Offenbar, so deutet er an, könne Schulz kein Französisch. Er habe den Begriff "französisch" fälschlicherweise einfach durch den der "Nation" ersetzt und übersehen, dass der französische Ausdruck für "Souveränität" auch ein Synonym des Begriffs des "allgemeinen Wahlrechts" sei, welches Emmanuelli bei seiner Aussage im Sinn gehabt habe. Absicht oder nicht, für Emmanuelli ist klar: "Du hast meine Worte verfälscht, um eine Parallele zum Nazismus herzustellen. Jedenfalls kann ich nicht sehen, auf welche andere Periode der deutschen Geschichte Du sonst verweisen könntest."

Theoretische Konfusion

Emmanuelli fordert von Schulz nun eine Gegendarstellung und eine Entschuldigung, wenn die Aussage lediglich auf Schulz' schlechtes Französisch zurückzuführen sei. Sollte Schulz jedoch den Begriff der "Souveränität" mit jenem des "allgemeinen Wahlrechts" verwechselt haben, so handele es sich um ein geistesgeschichtlich schwer wiegenderes Vergehen. Dann, so Emmanuelli, sei Schulz für seinen Job ungeeignet. "Jean-Jacques Rousseau und die Theoretiker des Reiches zu verwechseln, erscheint mir zumindest ein Zeichen ernster Wissenslücken zu sein, die wenig kompatibel sind mit Deinen Aufgaben." Er werde auf ein Antwort von Schulz warten, so der Franzose.

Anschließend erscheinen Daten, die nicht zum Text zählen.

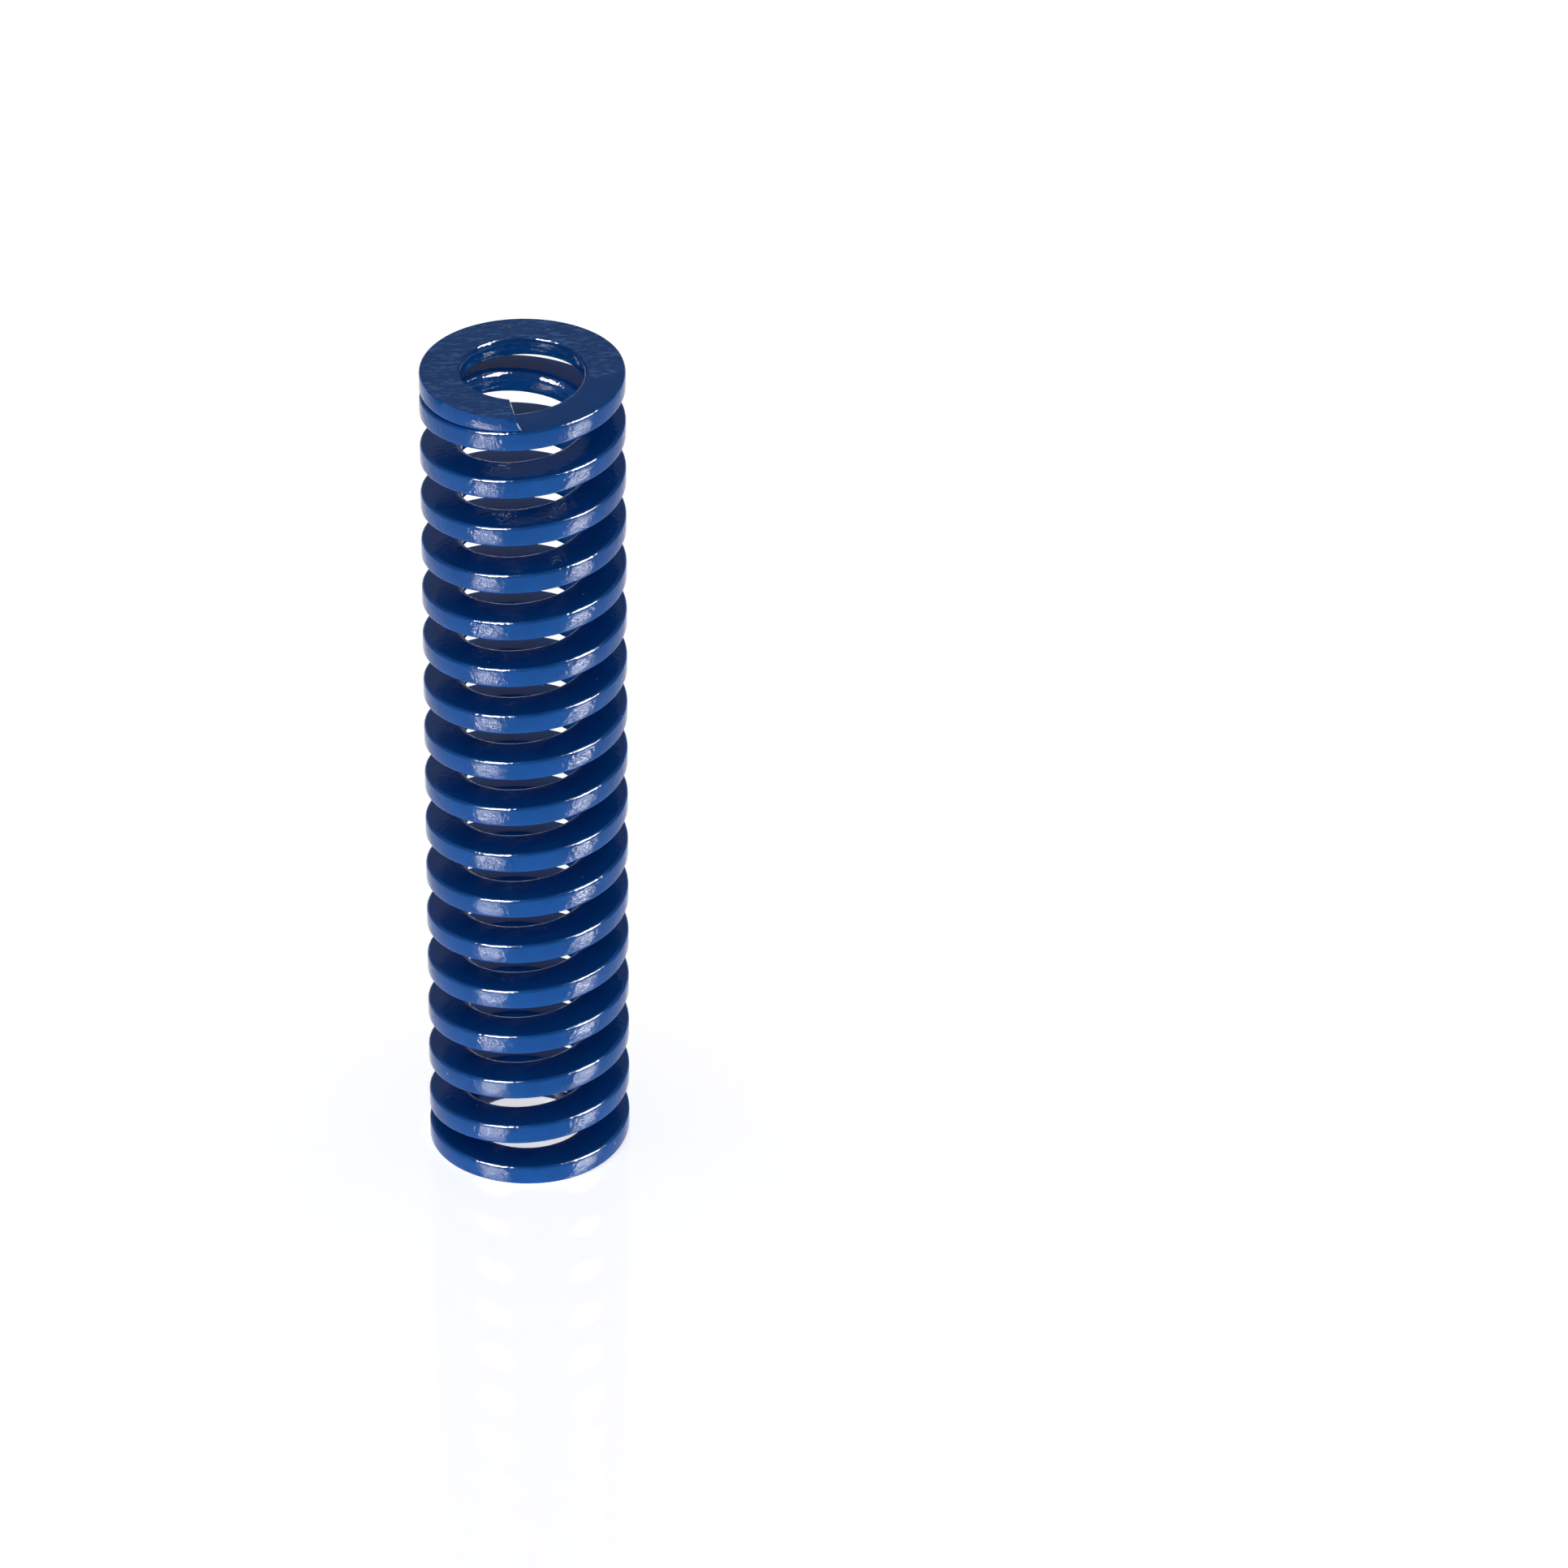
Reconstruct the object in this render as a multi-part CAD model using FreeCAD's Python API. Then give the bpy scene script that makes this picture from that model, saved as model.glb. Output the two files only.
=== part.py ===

Schreiben ging an alle sozialistischen Abgeordneten

Bis zum Mittwoch Nachmittag antwortete der Deutsche nicht. Den Franzosen scheint das derart erzürnt zu haben, dass das Schreiben in der deutschen und französischen Fassung an alle sozialistischen Abgeordneten im EU-Parlament geschickt wurde. Am Nachmittag dann, so sagte ein Sprecher von Schulz stern.de, habe der Fraktionschef einen "persönlichen Brief" an Emmanuelli geschrieben, in dem er seine Äußerungen in der Zeitung "Libération" noch einmal klargestellt habe. Die Missverständnisse, so der Sprecher, seien in der Hitze des Gefechts um die Verfassung auch durch sprachliche Unklarheiten entstanden. Auch Emmanuelli hatte es in seinem Brief an Präzision mangeln lassen. Sein Schreiben hatte der Franzose an "Martin Schultz" gerichtet, den Fraktionschef der Sozialisten - und dabei just ein "t" zu viel eingefügt.